E não só para os santistas, mas também para os torcedores do São Paulo, o adversário desta noite no Morumbi.  É jogo com ar de tudo ou nada. Ou, menos polidamente como sugere a canção, vai ou racha. Tem sido comum se ouvir por aí que os dois times vivem momentos parecidos, andam sendo assombrados pela fantasma do rebaixamento, morando  perto da fronteira da tabela que separa a agonia da salvação. Na minha modesta opinião, não se trata de uma afirmação muito precisa. Não é bem assim. Há uma certo abismo separando as duas equipes.  Vejo o elenco do tricolor com muito mais opções do que o elenco santista, sobre quem pesa um sem fim de fatores.  Uma incômoda sequência de dez jogos sem vencer.  Um técnico recém chegado que , pra complicar, só viu a situação da equipe piorar desde então.  Isso sem falar no desmanche que o time santista viveu nos últimos tempos. 

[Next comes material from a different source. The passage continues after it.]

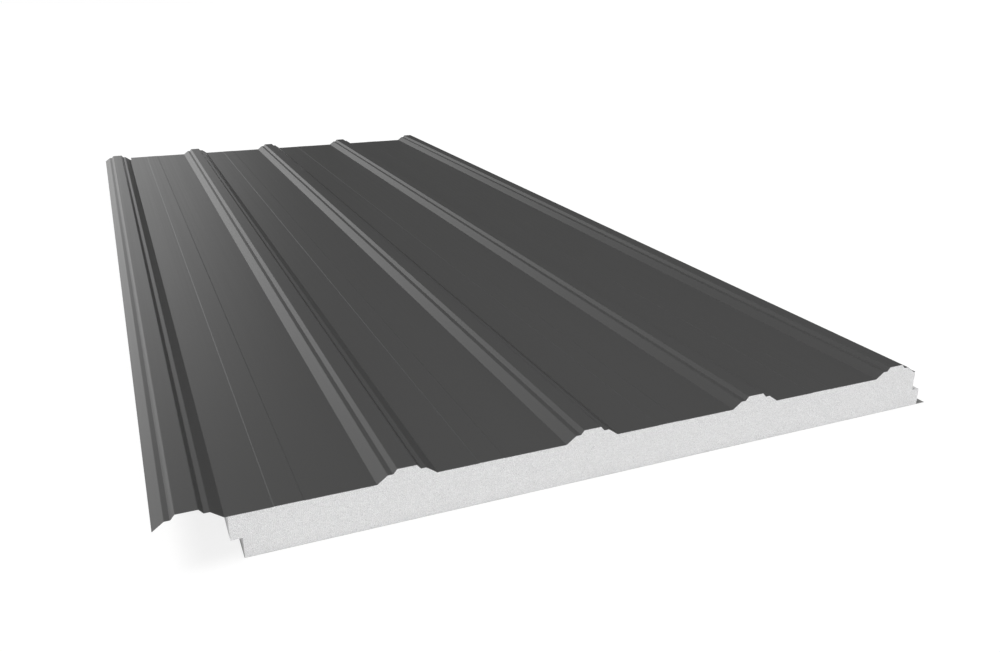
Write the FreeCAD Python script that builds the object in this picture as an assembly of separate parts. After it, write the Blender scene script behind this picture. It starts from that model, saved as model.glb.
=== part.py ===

O São Paulo, queiram ou não, conseguiu dar uma respirada ao vencer o Paulista e ainda tem sobre ele um ar de esperança de que o time se reencontre.  Ainda que o mesmo venha testando de lá pra cá a paciência dos são-paulinos. Sem contar o fato de que jogará em casa e bem na hora em que poderá ter de volta a sua torcida.  Chega a ser cáustico que o clássico que ficou conhecido como SanSão ostente neste momento tão pouca força. O treinador santista já deixou claro a preocupação com os efeitos da pressão que os jogadores andam sentindo. O fato é que só há uma maneira a essa altura de neutralizá-la, vencendo.  E não só hoje a noite. Será preciso seguir vencendo.  Nunca dar à Vila um ar de alçapão foi tão crucial.  

Na história recente do Santos o torcedor se acostumou a sugerir, com um discreto sorriso no rosto, que pros lados de Urbano caldeira o raio costuma cair sim duas vezes no mesmo lugar. Mas a coisa mudou e será necessário, como já disse, torcer pra que o raio que nunca caiu na Vila realmente não caia. E neste momento há no ar do que a simples assombração do descenso. Notem que a tal segundona nunca andou tão ameaçadora. Foi-se o tempo em que uma vez lá se dava quase por certo que o time grande seria capaz de voltar ba temporada seguinte. Enfim, como cantou Paulinho Nogueira, o jogo é hoje.  E como também diz a obra: tá na hora da grande emoção.